EXCERPT: As everyone knows, philosophy comes from the two Greek words philo and sophos, and means, roughly, the love of wisdom, although as everyone also knows, Socrates declared his wisdom was his knowledge that he knew nothing.

In recent years (by which I mean increasingly since the 1970s), there has been a drop away from knowledge and understanding as virtues, in favour of an adherence to “identity” beliefs, in which the facts and values that are treasured are those that either support one’s favoured view of the world, or are made up to support it.

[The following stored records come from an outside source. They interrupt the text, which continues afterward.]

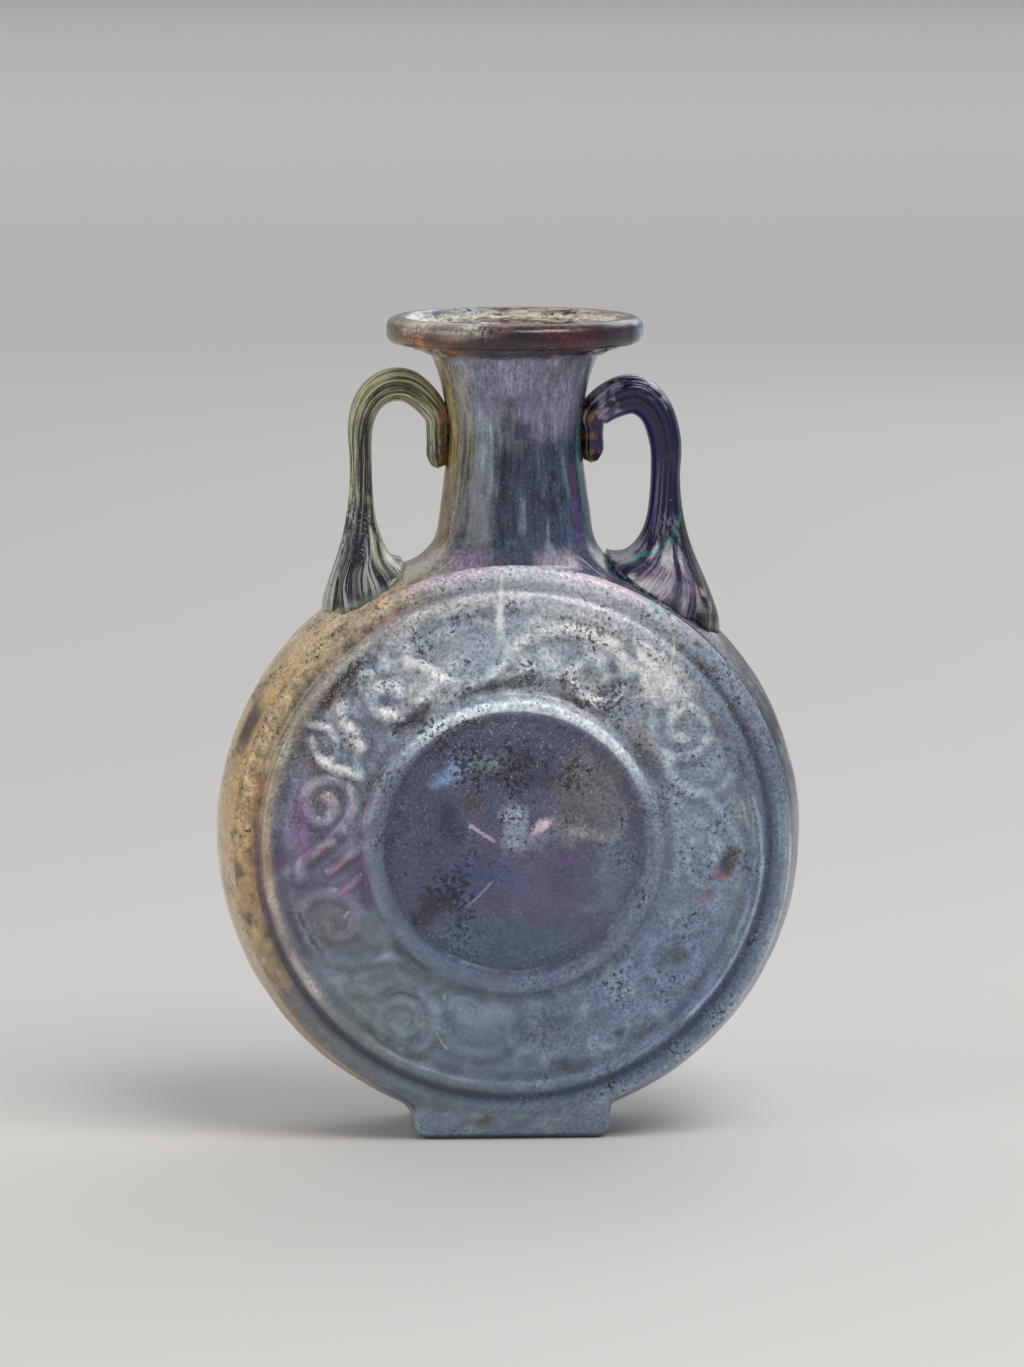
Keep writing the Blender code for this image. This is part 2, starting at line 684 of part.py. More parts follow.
def handle_keys(handle):
    """Points of the centre-line: distance from the axis, height, width in the picture plane, depth and lean.

    The lean is the angle in radians by which the fan's sections tip down and outward, onto the shoulder.
    """
    crown_z = HEIGHT - handle.crown_drop
    hook_z = HEIGHT - handle.hook_drop

    def beside_neck(z, share):
        return neck_radius(z) + handle.side * NECK_SHIFT + share * handle.hook

    edge = beside_neck(crown_z - handle.crown, 0.0)
    base_inner = DISC_RADIUS * math.sin(math.radians(handle.inner_turn))
    base_outer = DISC_RADIUS * math.sin(math.radians(handle.outer_turn))
    base_middle = 0.5 * (base_inner + base_outer)
    tilt = math.asin(base_middle / DISC_RADIUS)
    base_width = (base_outer - base_inner) / math.cos(tilt)
    outward = np.array((math.sin(tilt), math.cos(tilt)))
    base = np.array((0.0, DISC_CENTRE_Z)) + (DISC_RADIUS + HANDLE_GAP) * outward
    arch_z = crown_z - 0.62 * handle.crown
    bend_z = crown_z - 1.75 * handle.crown
    leg = bend_z - base[1]
    low = base + HANDLE_BASE_THICKNESS * np.array((0.2, 1.1))
    hook_top = hook_z + HANDLE_HOOK_RISE
    keys = [
        (beside_neck(hook_z, 0.45), hook_z, 0.55 * handle.hook, 0.48),
        (beside_neck(hook_z, 0.50), mix(hook_z, hook_top, 0.37), handle.hook, 0.81),
        (beside_neck(hook_z, 0.50), hook_top, handle.hook, 0.93),
        (edge + 0.26 * handle.crown, mix(hook_top, arch_z, 0.5), 0.78 * handle.crown, 1.02),
        (mix(edge, handle.reach, 0.36), arch_z, 0.96 * handle.crown, 1.07),
        (mix(edge, handle.reach, 0.64), crown_z - 0.50 * handle.crown, handle.crown, 1.07),
        (mix(edge, handle.reach, 0.88), crown_z - 0.92 * handle.crown, 0.88 * handle.crown, 1.05),
        (handle.reach, bend_z, mix(handle.leg, handle.crown, 0.25), 1.00),
        (handle.reach, base[1] + 0.74 * leg, handle.leg, 0.98),
    ]
    keys = [(x, z, width, share * HANDLE_DEPTH, 0.0) for x, z, width, share in keys]
    return keys + [
        (handle.reach, base[1] + 0.48 * leg, mix(handle.leg, base_width, 0.07), 1.12 * HANDLE_DEPTH, 0.08 * tilt),
        (handle.reach, base[1] + 0.29 * leg, mix(handle.leg, base_width, 0.25), 1.50 * HANDLE_DEPTH, 0.40 * tilt),
        (low[0], low[1], mix(handle.leg, base_width, 0.60), 0.68 * HANDLE_BASE_DEPTH, 0.72 * tilt),
        (base[0], base[1], base_width, HANDLE_BASE_DEPTH, tilt),
    ]


def section_direction(slope, lean):
    """Direction across the rod: square to its run, or tipped down and outward in the fan."""
    if lean > 0.0:
        return np.array((math.cos(lean), -math.sin(lean)))
    ahead = slope / np.linalg.norm(slope)
    return np.array((-ahead[1], ahead[0]))


def push_clear(position, tree):
    """Move a point out until it keeps the handle's gap to the body."""
    place, normal, _, _ = tree.find_nearest(position)
    if (position - place).dot(normal) < HANDLE_GAP:
        return place + normal * HANDLE_GAP
    return position


def ribbed(turn, swell):
    """Size of a section at an angle, for ribs that run along the rod."""
    return 1.0 + swell * math.cos(RIBS * turn + math.pi)


def rounded(value, power):
    """Sine or cosine drawn out by a power under 1, which turns an oval into a softer box."""
    return math.copysign(abs(value) ** power, value)


def onto_band(side, x, y):
    """Point of the side band below a place in the handle's base, held off by the gap."""
    depth = min(abs(y), BAND_DEPTH)
    radius = band_radius(depth) + HANDLE_GAP
    return Vector((side * x, y, DISC_CENTRE_Z + math.sqrt(radius ** 2 - x ** 2)))


def build_handle(handle, tree, material):
    """One ribbed handle from its hook on the neck down to the fan on the shoulder."""
    path = smooth_path(handle_keys(handle))
    slopes = np.gradient(path[:, :2], axis=0)
    skin = Skin()
    loops = []
    for k, (x, z, width, depth, lean) in enumerate(path):
        across = section_direction(slopes[k], lean)
        swell = RIB_SWELL * handle.leg / max(width, handle.leg)
        flare = (depth - HANDLE_DEPTH) / (HANDLE_BASE_DEPTH - HANDLE_DEPTH)
        power = mix(ROD_ROUNDING, BASE_ROUNDING, min(max(flare, 0.0), 1.0))
        ring = []
        for side_number in range(HANDLE_SIDES):
            turn = 2.0 * math.pi * side_number / HANDLE_SIDES
            size = 0.5 * ribbed(turn, swell)
            place = np.array((x, z)) + across * width * size * rounded(math.cos(turn), power)
            y = depth * size * rounded(math.sin(turn), power)
            if k == len(path) - 1:
                position = onto_band(handle.side, place[0], y)
            else:
                position = Vector((handle.side * place[0], y, place[1]))
            ring.append(push_clear(position, tree))
        loops.append(skin.loop(ring))
    for near, far in zip(loops, loops[1:]):
        skin.bridge(near, far)
    tip = sum((skin.points[k] for k in loops[0]), Vector()) / HANDLE_SIDES
    skin.fan(skin.point(push_clear(tip, tree)), loops[0])
    close_base(skin, handle, path[-1], loops[-1], tree)
    return add_object(handle.name, skin.to_bmesh(), material, 60)


def close_base(skin, handle, last, rim, tree):
    """Underside of the fan, which follows the curve of the band."""
    middle = sum((skin.points[k] for k in rim), Vector()) / len(rim)
    loop = rim
    for share in (0.62, 0.28):
        ring = []
        for index in rim:
            place = middle.lerp(skin.points[index], share)
            ring.append(push_clear(onto_band(handle.side, handle.side * place.x, place.y), tree))
        inner = skin.loop(ring)
        skin.bridge(loop, inner)
        loop = inner
    skin.fan(skin.point(push_clear(onto_band(handle.side, last[0], 0.0), tree)), loop)


def main():
    clear_scene()
    _, tree = build_body()
    yellow = glass("handle_glass_yellow_green", (0.34, 0.36, 0.20), 0.18, 0.40)
    blue = glass("handle_glass_cobalt", (0.03, 0.04, 0.16), 0.16, 0.40)
    for handle, material in zip(HANDLES, (yellow, blue)):
        build_handle(handle, tree, material)


main()
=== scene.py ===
"""Dresses the glass flask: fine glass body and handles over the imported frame, with floor and light."""

import math
from collections import namedtuple

import bmesh
import bpy
import numpy as np
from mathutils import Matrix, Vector, noise
from mathutils.kdtree import KDTree


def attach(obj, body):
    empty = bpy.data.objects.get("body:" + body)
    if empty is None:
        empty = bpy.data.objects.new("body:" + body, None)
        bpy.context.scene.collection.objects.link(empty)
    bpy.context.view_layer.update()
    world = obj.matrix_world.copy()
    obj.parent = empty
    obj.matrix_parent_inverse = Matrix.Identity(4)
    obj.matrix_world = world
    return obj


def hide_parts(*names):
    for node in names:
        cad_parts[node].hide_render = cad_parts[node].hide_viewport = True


Vine = namedtuple("Vine", "width height places")

# Sizes of the body, as in the part's source, in metres
HEIGHT = 0.170
WALL = 0.0022
DISC_RADIUS = 0.0611
DISC_RAISE = 0.0012
FIELD_DEPTH = 0.0202
FIELD_FALL = 0.0004
MEDALLION_RADIUS = 0.0256
DOME_RISE = 0.0022
RING_WIDTH = 0.0060
RING_HEIGHT = 0.0014
BORDER_WIDTH = 0.0036
BORDER_HEIGHT = 0.0010
BORDER_INSET = 0.0065
EDGE_INSET = 0.0034
EDGE_FALL = 0.0023
GROOVE_CUT = 0.0014
GROOVE_WIDTH = 0.0023
FOOT_HALF_WIDTH = 0.0203
FOOT_HALF_DEPTH = 0.0148
FOOT_CORNER = 0.0032
FOOT_FILLET = 0.0030
FOOT_LEFT_FILLET = 0.0056
FOOT_EDGE_RISE = 0.0024
FOOT_FRONT_SWELL = 0.0020
FOOT_FLOOR = 0.0024
NECK_SHIFT = 0.0013
NECK_WAIST_RADIUS = 0.0141
NECK_WAIST_DROP = 0.0170
NECK_TOP_RADIUS = 0.0176
FLARE_HEIGHT = 0.0036
RIM_RADIUS = 0.0242
RIM_ROLL = 0.0029
DISC_CENTRE_Z = DISC_RADIUS + DISC_RAISE
EDGE_RADIUS = DISC_RADIUS - EDGE_INSET
GROOVE_RADIUS = EDGE_RADIUS - GROOVE_CUT
BORDER_RADIUS = EDGE_RADIUS - BORDER_INSET
EDGE_DEPTH = FIELD_DEPTH - EDGE_FALL
GROOVE_DEPTH = EDGE_DEPTH - 0.45 * GROOVE_WIDTH
BAND_DEPTH = EDGE_DEPTH - GROOVE_WIDTH
BAND_FALL = EDGE_INSET - 0.15 * GROOVE_CUT
RING_INNER = MEDALLION_RADIUS
RING_OUTER = MEDALLION_RADIUS + RING_WIDTH
FIELD_OUTER = BORDER_RADIUS - 0.5 * BORDER_WIDTH
STEM_RADIUS = 0.5 * (RING_OUTER + FIELD_OUTER)
SHOULDER_Z = DISC_CENTRE_Z + GROOVE_RADIUS
NECK_BASE_RADIUS = GROOVE_DEPTH
RIM_BASE_Z = HEIGHT - 2.0 * RIM_ROLL - 0.0022
WAIST_Z = RIM_BASE_Z - NECK_WAIST_DROP

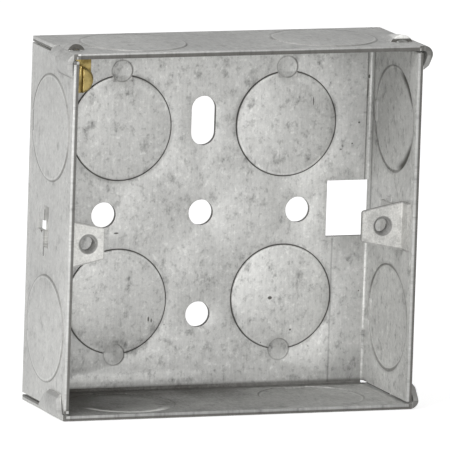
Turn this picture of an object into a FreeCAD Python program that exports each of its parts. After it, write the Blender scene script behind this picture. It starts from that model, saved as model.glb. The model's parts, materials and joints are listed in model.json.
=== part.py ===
import FreeCAD
import Part
import math
import os

# A flush metal back box for one switch or socket, folded from one galvanised sheet.
# The box stands upright on its bottom wall. X runs to the right, Z up, and the open
# front faces -Y. The origin is on the back face, on the axis of the centre fixing hole.
# A depth is a distance from the back face, so a point at depth d lies at y = -d.

# Sheet and outer size, in millimetres
BOX_WIDTH = 71.3
BOX_HEIGHT = 71.0
BOX_DEPTH = 25.0
SHEET = 1.0
BEND_INNER = 0.4

# Corners: open seam, relief notch and the tabs that wrap round on to the side walls
SEAM_GAP = 0.45
NOTCH_LENGTH = 0.8
NOTCH_REACH = 1.1
TAB_ROOT_DEPTH = 14.3
TAB_TIP_DEPTH = 18.5
TAB_RADIUS = 1.8
TAB_TIP_GAP = 0.08
TAB_TIP_EDGE = 0.35
TAB_TIP_CHAMFER = 1.1
TAB_CUT_CLEARANCE = 0.04
TOP_TAB_DROP = 4.5
BOTTOM_TAB_DROP = 4.9
TOP_TAB_FRONT_TAPER = 0.6
BOTTOM_TAB_FRONT_TAPER = 2.2
TAB_GAP_TOP_LEFT = 0.35
TAB_GAP_TOP_RIGHT = 0.95
TAB_GAP_BOTTOM_LEFT = 0.35
TAB_GAP_BOTTOM_RIGHT = 0.5

# Knockouts: part-sheared discs held by one tie each
KNOCKOUT_DIA = 20.8
BASE_KNOCKOUT_OFFSET = 17.0
WALL_KNOCKOUT_OFFSET = 19.5
WALL_KNOCKOUT_DEPTH = 13.1
SHEAR_WIDTH = 0.25
WALL_SHEAR_WIDTH = 0.1
SHEAR_DEPTH_SHARE = 0.45
DISC_STEP = 0.2
TIE_WIDTH = 4.0
TIE_REACH = 1.3
DIMPLE_DIA = 4.2
DIMPLE_DEPTH = 0.25
TOP_DIMPLE_OFFSET = 0.7
BOTTOM_DIMPLE_OFFSET = 0.0

# Fixing holes and slot in the base
FIXING_DIA = 5.0
FIXING_PITCH = 20.0
SLOT_LENGTH = 9.6
SLOT_OFFSET = 18.0

# Lug screws: this inset puts them at the standard spacing for switches and sockets, 60.3
SCREW_INSET = 5.5
THREAD_DIA = 3.0

# Rectangular cut-outs in the base, behind the lug screws
CUTOUT_INNER_EDGE = 26.0
CUTOUT_HEIGHT = 11.0

# Slots in the side walls, behind the lug stems
WALL_SLOT_LENGTH = 8.0
WALL_SLOT_DEPTH = 10.6
WALL_SLOT_WIDTH = 2.6
WALL_NOTCH_HEIGHT = 2.1
WALL_NOTCH_LENGTH = 3.5

# Lugs
LUG_SHEET = 0.55
LUG_FACE_DEPTH = 20.7
LUG_FLANGE_RISE = 2.6
LUG_ROOT_WIDTH = 9.4
LUG_TIP_WIDTH = 6.0
LUG_TIP_RADIUS = 0.5
LUG_FOLD_RADIUS = 0.25
LUG_STEM_WIDTH = 6.4
LUG_STEM_END_DEPTH = 9.2
LUG_COLLAR_WALL = 0.9
LUG_COLLAR_LENGTH = 1.65
LUG_THREAD_CHAMFER = 0.4
LUG_RIGHT_TIP = 4.35
LUG_LEFT_TIP = 3.3
LUG_RIGHT_HEIGHT = -0.2
LUG_LEFT_HEIGHT = -2.0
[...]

In short, there is now a fear of wisdom. This has been called many things: willful ignorance, willful blindness, tactical stupidity, or (and this is new to me) “Nelsonian knowledge”, from Admiral Horatio Nelson’s famous act of putting a telescope to his blind eye. But it is more than something risible, or derisible. It is a major issue in modern society, and it is causing problems of a high order. It needs a name. So, I am proposing “phobosophy” – the fear of wisdom....

MORE: https://evolvingthoughts.net/2017/08/14/phobosophy/
"Hey, I coined a new word for something we already had ample words for. Ain't I cool?"
Says the neologophobe.
I see what you did there.
Aphraid I am.
Well, the only thing we have to fear is fear itself.